Once again, Opus Archimagicum’s arrangement of movements for contrast and individuality in the listener’s mind is exemplary. Although it lacks the compressed, introductory one-two punch of the Preludio and Preludio Corale of the Opus Clavicembalisticum, the first part uses a unique symmetry to divide what normally would be a large-scale single movement organic fantasy work (found in the likes of the Organ Symphony 1, Sonata 4, Piano Symphony 2,4 and 6) into two halves, then injected with two transitional movements, the diabolical Presto: Sotto Voce Inquieto and the beautiful Punta d’Organo third movement, which fuses the Sorabjiaan nocturne with a pedal point reminiscent of Ravel’s Le Gibet.

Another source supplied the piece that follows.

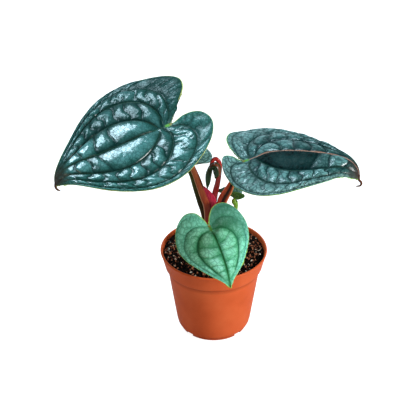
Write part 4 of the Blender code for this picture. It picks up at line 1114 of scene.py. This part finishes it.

Archimagicum’s second part is completely different from any other of the large scale works in that it is symmetrical, divided into two halves with movements 5 and 6 generally contrasting each other, and for that matter, anything previously heard before them. Movement 5 is a violent fantasy linked with clear motivic repetitions that return from time to time and 6 is a ravishing nocturne Adagio with two bell toll climaxes spread across seven staves..

Archimagicum’s third and most successful section is its last, which begins with a brilliant preludio, then a preludio-corale based on Dies Irae, and a Cadenza, which acts as a palate cleaner/nexus type connection to the final Fugue. In this sense, the Opus Archimagicum behave likes an inverted Opus Clavicembalisticum as the first part of O.C. shares a similar structural ground plan to the third part in Archimagicum (although Sorabji uses one large fugue to conclude the sonata).

While such a bird’s eye view of these different large scale works may prove to be problematic in itself, looking at Sorabji’s surface shapes definitely give us insight and interest on how the ultimate picture – the eagle’s view of millions of notes -- may affect the listener as a whole.